# 721 guide is gone!



## Bill Mullin (Jul 24, 2002)

I have no idea what happened, but my 721 guide is totally gone - all I get is "no information available" for all times and channels. I did a "pull out the card" reboot but this did not make any difference. I also did a switch check which didn't help, although I didn't think this would do anything.

So my question is: How can I force a new guide to download?

Thanks, Bill


----------



## Scott Greczkowski (Mar 21, 2002)

Unplug your receiver for about 10 to 15 minutes then plug it back in again. Thats a wierd problem though my 721 has full guide data today.

Are you having any problems getting channels off the 110 satellite?


----------



## Bill Mullin (Jul 24, 2002)

> _Originally posted by Scott Greczkowski _
> *Unplug your receiver for about 10 to 15 minutes then plug it back in again. Are you having any problems getting channels off the 110 satellite?*


 That didn't work - both 110 and 119 are 95+ on my meter, which is no surprise since I'm in south Florida!  I'll call Dish technical support and see what they can do.

Thanks, Bill


----------



## Bill Mullin (Jul 24, 2002)

> I'll call Dish technical support and see what they can do.


 I called and was put through a bunch of steps, none of which fixed anything. Then I was asked to do a NVM reset. This caused 2 days of the guide to reappear - the tech told me to put the 721 into standby for about 30 minutes and the rest of the 9 days should be downloaded.
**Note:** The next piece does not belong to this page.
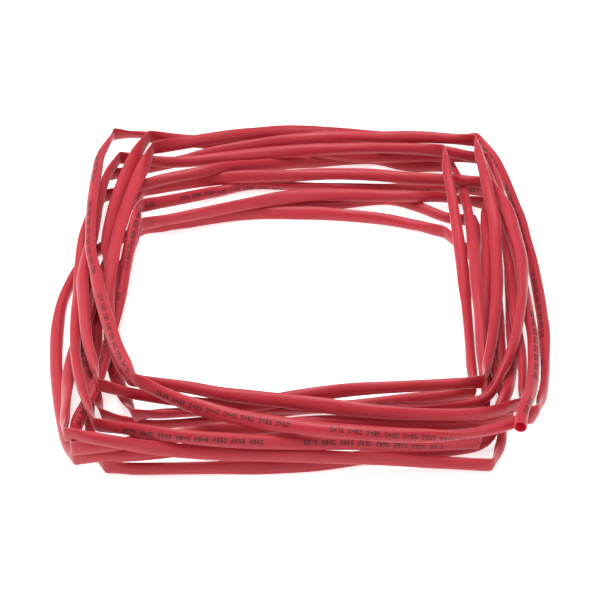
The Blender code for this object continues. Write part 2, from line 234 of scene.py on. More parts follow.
# Each side starts at its fold and runs to the next one
SIDES = (
    (
        (59.25, -85, 20.75), (60.75, -78.25, 19.75), (63.5, -70.25, 17.5), (65.75, -60, 15.25),
        (68.5, -37.75, 11.25), (68.75, -25.75, 9.75), (68.75, -11, 9), (67, 16, 9.75),
        (65.25, 32.75, 9), (64.75, 41.75, 8.5),
    ),
    (
        (62, 57, 10.25), (49.25, 62, 10.25), (31, 66, 9.25), (17.25, 70.75, 7.25),
        (0.75, 77.25, 4), (-28, 81.25, 2.5), (-37.25, 81, 3.25), (-47, 78.25, 6.25),
    ),
    (
        (-64.25, 73.75, 9.75), (-67.25, 58.25, 11.25), (-67.25, 46.75, 12.75),
        (-66.75, 24.5, 14.25), (-65, 1.75, 14.25), (-62.75, -8.25, 14.25), (-60, -21, 15),
        (-54.5, -41.75, 16.25), (-50.75, -53.5, 17.5),
    ),
    (
        (-46.25, -62.75, 17.25), (-30.5, -70.75, 15.5), (-11.5, -76.25, 14.75),
        (18.25, -81.75, 15.5), (32.25, -83.25, 16.25), (43.25, -83.75, 17.25), (55, -80.25, 17.5),
    ),
    (
        (65.75, -72.25, 16), (69.75, -56, 12), (72.5, -33.25, 8.75), (73.5, -18, 6.5),
        (74, 9.25, 3.5), (73.5, 21.5, 3), (73, 33.75, 2.25), (67.5, 69.75, 1.75),
    ),
    (
        (62.5, 82, 2.25), (50, 83.5, 1.75), (28.5, 83.75, 2.5), (-3.5, 80.25, 6.75),
        (-14, 77.25, 8), (-24, 73.5, 9.25), (-40.25, 67.5, 10.25),
    ),
    (
        (-49.75, 62, 12), (-53.75, 45.5, 11), (-57.25, 21.5, 10.75), (-58.25, 7.5, 11.5),
        (-58.5, -3.75, 12.25), (-58.25, -19.75, 11.5), (-52.75, -49, 12.75),
    ),
    (
        (-48.75, -59, 13.75), (-30.75, -61.75, 13.25), (-22.75, -63.5, 12.75),
        (-13.5, -64.5, 12.25), (-4.25, -65.5, 12), (24.75, -70.25, 11.75), (39.75, -72.25, 12.5),
        (50.25, -72.5, 12.75),
    ),
    (
        (61.75, -66.5, 10.25), (63.5, -52, 10.75), (64.5, -25.5, 8.5), (65.75, -4.75, 6),
        (66.5, 17.75, 5.75), (65.75, 47.75, 5.75),
    ),
    (
        (63.5, 61.75, 8), (53.25, 63, 7.5), (44.5, 65, 6.25), (27.75, 66.75, 4.75),
        (17.5, 67.75, 4.75), (7, 68.5, 5.75), (-10.75, 72.25, 4.5), (-29, 73.25, 6),
        (-40.5, 71.25, 8.5),
    ),
    (
        (-51.5, 70.25, 10.75), (-54.5, 60, 11.5), (-59, 42, 9.75), (-61, 26.75, 9),
        (-61.75, 8.75, 9), (-60.25, -7.25, 8.75), (-58.75, -22, 5.75), (-55.5, -41.5, 4.25),
    ),
    (
        (-47.5, -65, 5.75), (-35.5, -63.5, 5.5), (23.5, -59.75, 4.5), (42.75, -60.25, 5.5),
        (52.25, -61.25, 9), (58, -53.25, 11.25), (61.75, -45, 13.25), (66.25, -25, 12.75),
        (68.75, -2.25, 12.75), (67.5, 14.5, 13.25), (66.25, 23.75, 13.75),
    ),
    (
        (62.25, 40.75, 11.5), (48.5, 48, 8), (37, 50.25, 7.25), (23.25, 52.75, 7), (8.5, 54.5, 6),
        (-3.5, 54, 5.5), (-17, 53.25, 5.5), (-35, 53, 3.5),
    ),
    (
        (-52.5, 49.75, 3.25), (-58, 34, 4.25), (-59.25, 20.5, 5.25), (-60.25, 8.75, 5),
        (-61.75, -15.25, 8.75), (-63.75, -22.5, 5.75), (-64.75, -33.25, 5.25), (-62.75, -43.25, 5),
        (-60, -52.25, 5.5),
    ),
    (
        (-56.75, -61.75, 3.75), (-42.75, -64, 2), (-20.75, -61.75, 1.75), (3.25, -57.5, 1.75),
        (16.5, -56.75, 2.5), (31.5, -55, 3),
    ),
    (
        (51.25, -53.75, 4.5), (50.75, -43.25, 5), (51, -32.75, 4.25), (51.25, -15, 4.5),
        (51.25, 3, 5.5), (50.5, 25.5, 8), (49.75, 38.75, 10), (49, 47.25, 12),
    ),
    (
        (48.75, 58.75, 12.75), (37.75, 61.5, 12), (13.5, 65.5, 9.25), (-6.75, 65.75, 7.75),
        (-25.5, 63, 7.5), (-42.5, 60.25, 7.5),
    ),
    (
        (-61.25, 60, 9.25), (-64.25, 48.25, 10.75), (-65.75, 34.75, 10.25), (-66, 14.75, 11),
        (-67, -7, 11), (-65, -23, 12), (-62.5, -38.5, 11.25), (-59.75, -48.75, 12),
    ),
    (
        (-57, -58.5, 11.5), (-46.25, -59.75, 9.5), (-34.75, -62.5, 9.5), (-20.5, -63.75, 8.75),
        (-10.5, -62.5, 8.5), (-0.25, -60, 8.75), (14.75, -58.5, 10), (37.25, -58.25, 11.25),
    ),
    (
        (52.5, -58.75, 12.75), (54.5, -48.5, 11.5), (56.5, -38.25, 11), (59.5, -18, 10.25),
        (60.75, -5.25, 10.5), (61.75, 7.75, 10.75), (62.5, 19.5, 12.25), (61, 39.75, 15.5),
        (60.25, 51.5, 15),
    ),
    (
        (59.5, 62.25, 14.5), (42.5, 66, 13.25), (27.5, 66.75, 12.75), (17.25, 69.5, 11.25),
        (3.25, 71.5, 9.25), (-27.75, 67.75, 6.5), (-41, 63.75, 5.25), (-53.75, 60.5, 4),
    ),
    (
        (-65, 53.75, 6), (-67.75, 30.75, 6.5), (-68.5, 15.5, 8), (-68.5, 6.75, 7),
        (-67.25, -11, 7), (-66.5, -22.5, 8.5), (-66, -34.25, 8.75), (-65, -44.25, 10.25),
        (-62.75, -55.75, 11.5), (-59.75, -66.25, 12),
    ),
    (
        (-56.75, -75.25, 11.75), (-37, -80.25, 12.75), (-16.5, -80.75, 11.25), (-7.25, -80, 10.25),
        (18.75, -78.25, 8.5), (36.25, -78, 7.75),
    ),
    (
        (50.75, -77, 8), (53.75, -59.75, 5.75), (54, -51.25, 7.25), (53.75, -37.75, 8.5),
        (54.5, -23.5, 9.75), (54.5, -11, 11), (55.25, 6.5, 9), (55, 31.75, 6.75),
        (54.25, 43.25, 6.5),
    ),
    (
        (52.25, 63.75, 3), (36.25, 65.75, 1.75), (26, 70, 1.75), (8.25, 68.5, 1.75),
        (-3.5, 65.5, 3.25), (-13.75, 61.25, 5), (-25.25, 56, 7.5), (-32.75, 52.5, 8),
        (-46.25, 49.5, 7), (-55.5, 46, 6.25),
    ),
    (
        (-65.75, 46.75, 3.25), (-68.25, 28.25, 3), (-67, 13.5, 4.75), (-64.75, -3.25, 4.25),
        (-62.5, -15.5, 5.25), (-61.75, -21.75, 3), (-60, -42, 1.75), (-60.25, -51.5, 1.75),
        (-60, -62.25, 1.75), (-58.5, -72.5, 1.75),
    ),
    (
        (-55, -81.25, 2.25), (-38, -81.5, 1.75), (-0.75, -80.25, 1.75), (15.5, -77.75, 1.75),
        (26.25, -75.5, 2), (42.5, -74.75, 2.5), (53, -71, 3), (58.75, -62, 9.25), (61, -51, 7.75),
        (62.25, -40.25, 7), (63, -27.75, 4.75), (64.75, -8, 2.25), (67, 18.25, 1.75),
        (67.5, 28, 1.75), (67.75, 39.5, 1.75),
    ),
    (
        (60.5, 50.75, 2.25), (47.25, 53, 1.75), (23.75, 53, 1.75), (-5, 54.5, 1.75),
        (-17, 54.75, 1.75), (-27.25, 51.5, 1.75), (-41.25, 41.25, 4.75),
    ),
    (
        (-51.75, 31, 9), (-53, 19, 9.25), (-54.25, 6, 8.5), (-55.25, -10.5, 8),
        (-55.75, -19.5, 8.25), (-57, -37, 8.25), (-57.5, -46.5, 8.5), (-58.75, -55.75, 8.75),
        (-62, -66.75, 7),
    ),
    (
        (-62.25, -80.75, 8.25), (-49.5, -80.5, 8.75), (-34, -75.75, 8), (-23.75, -73, 8),
        (-7.5, -70.75, 7.5), (5.5, -69, 7.25), (16.75, -69.25, 7.5), (35.75, -70.75, 8.25),
        (47, -70.75, 9.25),
    ),
    (
        (57.75, -67.75, 8.25), (57.25, -57.25, 5.25), (56.25, -43.5, 5.5), (55.75, -33.5, 5.25),
        (56.5, -20, 6.5), (57.25, -8.5, 8.25), (58.25, 3, 7.75), (59.25, 14.5, 6.5),
        (60.5, 30, 5.5),
    ),
    (
        (61.5, 41.5, 4), (49.75, 44.75, 3.75), (38.5, 42.25, 5.75), (28.25, 43, 5.5), (3, 43, 6),
        (-10, 40.25, 6), (-39.25, 31, 5.75),
    ),
    (
        (-51.75, 27.25, 6), (-53.75, 21, 4.25), (-55.5, 13, 3), (-59.75, -4.5, 2),
        (-65.25, -18.5, 1.75), (-67.75, -39, 3.25), (-66.5, -63, 7.5),
    ),
    (
        (-65, -79.25, 11.25), (-51.75, -82.75, 12.25), (-41.25, -82, 9.5), (-29, -81.5, 7.75),
        (14.75, -80.5, 4.75), (36.25, -79.75, 2.5),
    ),
    (
        (53.25, -80.75, 2.25), (56.5, -70.75, 1.75), (57.5, -61.5, 1.75), (59.25, -47, 2.5),
        (59.5, -32.75, 5.75), (60, -11.25, 5.75), (55.25, 12.75, 4),
    ),
    (
        (47.25, 26.75, 3), (33, 33.5, 2), (13.5, 37.25, 1.75), (0, 38.5, 1.75),
        (-19.75, 37.5, 1.75),
    ),
    (
        (-50.25, 29.25, 2.25), (-62.25, 21.25, 1.75), (-68.75, 13, 1.75), (-73, -2.75, 1.75),
        (-74, -14.25, 1.75), (-72.25, -39.5, 1.75), (-66, -70.25, 1.75),
    ),
    (
        (-62.25, -80.25, 2.75), (-44.5, -81.25, 5.5), (-25.5, -74.75, 3.25), (-5.75, -69.75, 2),
        (10.75, -67.75, 1.75), (24, -67.25, 1.75), (37, -67.75, 1.75),
    ),
    (
        (47.5, -67, 2.25), (53.75, -52.5, 1.75), (58, -35.75, 1.75), (60.25, -25.5, 1.75),
        (61, 0.25, 1.75), (60, 11.75, 1.75), (59.25, 23.75, 1.75),
    ),
    (
        (57.75, 33.25, 2.25), (48.75, 35.75, 1.75), (38.25, 42.75, 1.75), (30.25, 46.25, 1.75),
        (10, 43.5, 1.75),
    ),
)
LAST_POINT = (-12.5, 41.75, 1.75)
print("sides:", len(SIDES), "points:", sum(len(side) for side in SIDES) + 1)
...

I did this, and not only did I not get the missing 7 days, but I discovered that 6 of my 28 movie channels are also missing!  I'm not going to do anything else today in hopes that the 3 AM download will correct the remaining problems. If things are still fubar tomorrow, Dish support will get another call.

BTW - I've had the 721 about 5 months now and this is the first time I've had what I'd call *serious* problems.

- Bill


----------



## Scott Greczkowski (Mar 21, 2002)

Have you run another Check Switch after doing the NVRAM reset?

This needs to be done after you reset the NVRAM.


----------



## Bill Mullin (Jul 24, 2002)

> _Originally posted by Scott Greczkowski _
> *Have you run another Check Switch after doing the NVRAM reset?*


The technician hadn't mentioned this so it wasn't done. So I just checked the check switch screen, where I could see that the dish was not "seeing" the 110 satellite. I ran check switch, then found that my missing channels had returned and I again had a 9-day guide!

Thank you *very much* for the help Scott! BTW - it's interesting when you think about it . . . I got better support here then from the Dish experts on their tollfree number. That's doubly amazing when you think that the fellow I dealt with told me that he was trained for 721 support!

- Bill


----------



## Filip1 (Sep 3, 2002)

In the 2 months I have owned my 721 I have had this exact same problem twice. The first time after several calls to an advance tech. the guide came back after 2 days.
The second time, about a week ago, the guide came back in 6 hours. Again no matter what the advance tech tried it was to no avail. 
I still don't know the cause.


----------



## Scott Greczkowski (Mar 21, 2002)

Yeah the missing movie channels and the 2 day guide was the clue here. The 9 day guide comes only from the 110 satellite, and it sounded like your 110 was missing, hence a check switch.


----------



## marshalk (Jun 9, 2002)

Sure wish they had the 9 day guide on 119 in addition to 110.


----------



## JimW396 (Oct 20, 2002)

Yes, having the 9 day guide on 119 would be great. Especially for those of us who can only see 119. Maybe someday.

Jim


----------



## johnsmith22 (Jul 12, 2002)

My 501 does not get any guide info because the info is on one of the high transponders at 110 which are not receivable down here where we only get transponders 1-21.

Unfortunately it does not default to the two day guide if the extended guide signal is missing except if you remove the 110 signal all together and do a check switch then the 501 thinks you are on Dish 300 and downloads the short guide.


----------



## waxdonuts (May 29, 2002)

I am getting "No Information Available" in the guide on all channels after the current program and the next program.

Is there any chance of losing any of my recorded shows during a NVM Reset? I have never done one of these and am concerned about making things worse.

Thanks!!

BTW Tech support was friendly but not very helpful. They only checked my signal strengths and told me to turn off the unit for 15 minutes. This didn't help at all.


----------



## Bill Mullin (Jul 24, 2002)

> _Originally posted by waxdonuts _
> *I am getting "No Information Available" in the guide on all channels after the current program and the next program.
> 
> Is there any chance of losing any of my recorded shows during a NVM Reset?*


All of your recorded shows will still be there, as well as any programs that are still scheduled to record.


----------



## waxdonuts (May 29, 2002)

Thanks Bill.


----------